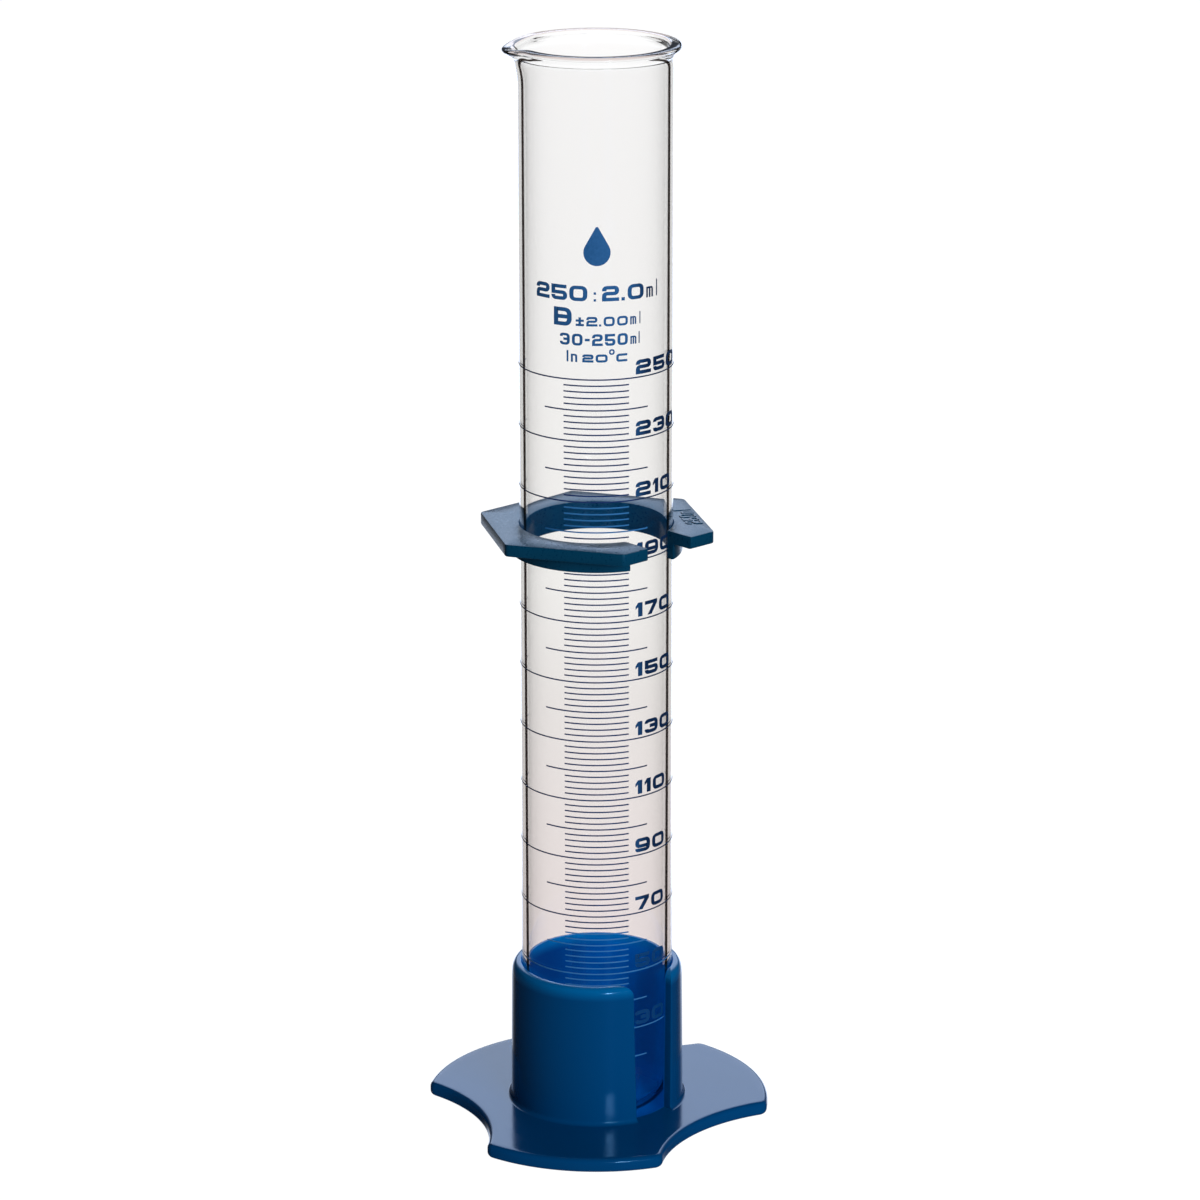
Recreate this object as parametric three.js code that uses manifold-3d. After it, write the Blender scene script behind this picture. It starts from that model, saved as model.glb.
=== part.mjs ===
// Graduated measuring cylinder, 250 ml, with a detachable plastic base and a sliding bumper guard.
// Millimetres, +Z up. The origin is on the tube's axis, in the plane that the base stands on.
// The spout points to -X and the scale's lines face the front, -Y.

import * as THREE from 'three';
import { mergeVertices } from 'three/addons/utils/BufferGeometryUtils.js';
import Module from 'manifold-3d';

const wasm = await Module();
wasm.setup();

// ---- driving dimensions ------------------------------------------------------------------

const CLEARANCE = 0.3;          // kept between pieces that rest on each other

// foot of the base: three round lobes between three concave scallops
const FOOT_RADIUS = 47.9;
const FOOT_THICKNESS = 4.0;
const FOOT_EDGE_ROUND = 1.4;
const LOBE_COUNT = 3;
const LOBE_BEARING = -6.8;      // degrees from the front towards +X, middle of the front lobe
const SCALLOP_RADIUS = 47.2;
const SCALLOP_DISTANCE = 82.5;  // from the axis to the centre of a scallop's arc
const LOBE_CORNER_RADIUS = 3.0;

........

Stated task: Using the data above, restate word for word the lines from its opening line through the line that contains "wasm.setup();", and no more.

Result:
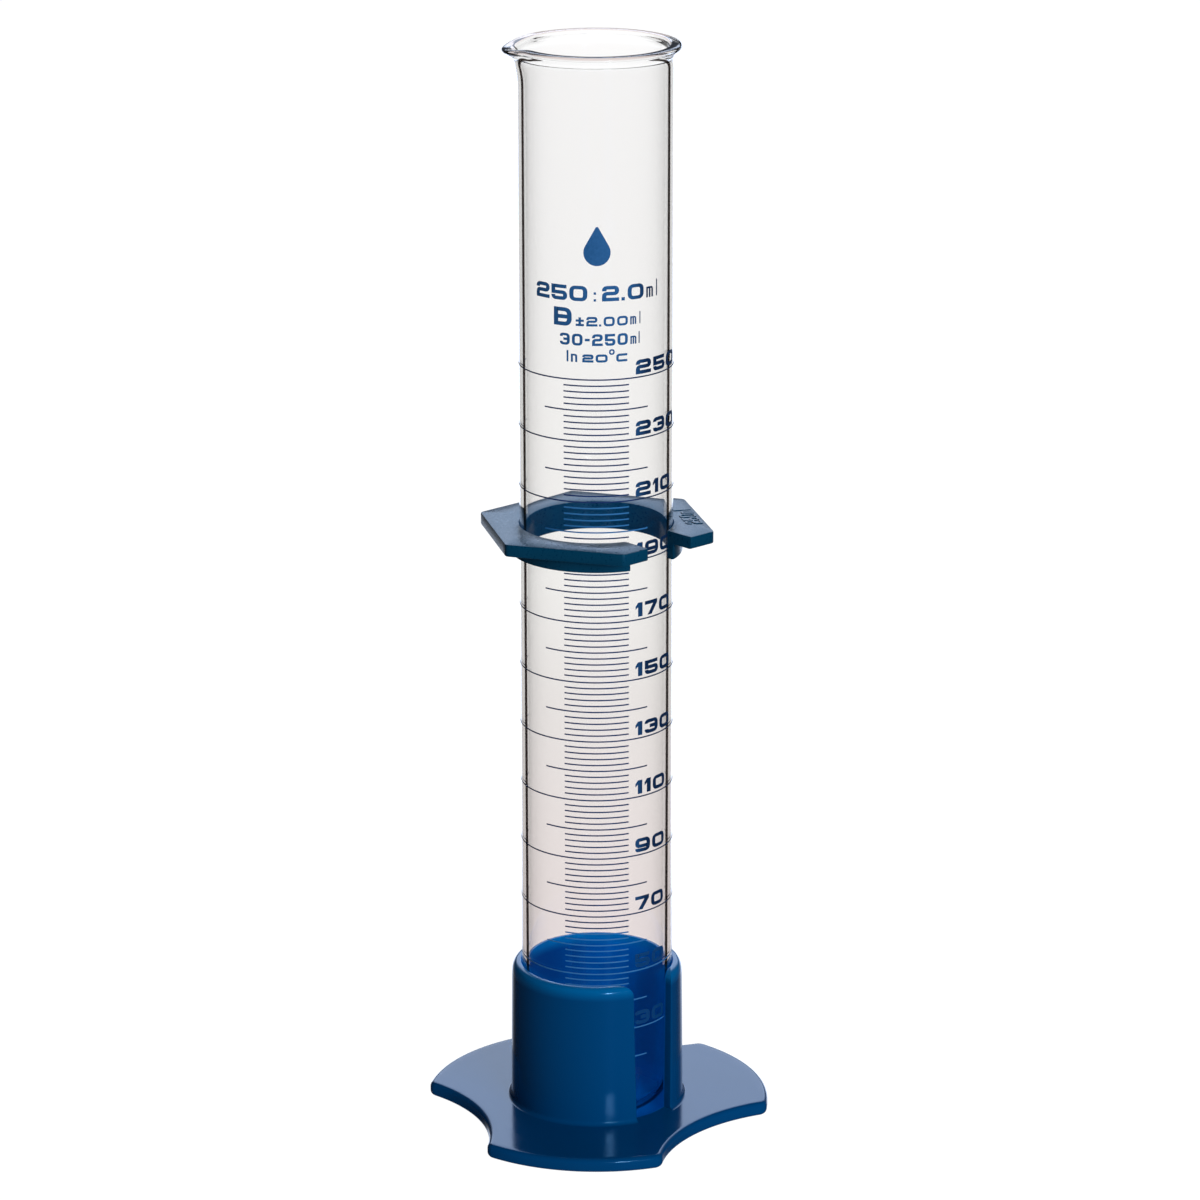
Recreate this object as parametric three.js code that uses manifold-3d. After it, write the Blender scene script behind this picture. It starts from that model, saved as model.glb.
=== part.mjs ===
// Graduated measuring cylinder, 250 ml, with a detachable plastic base and a sliding bumper guard.
// Millimetres, +Z up. The origin is on the tube's axis, in the plane that the base stands on.
// The spout points to -X and the scale's lines face the front, -Y.

import * as THREE from 'three';
import { mergeVertices } from 'three/addons/utils/BufferGeometryUtils.js';
import Module from 'manifold-3d';

const wasm = await Module();
wasm.setup();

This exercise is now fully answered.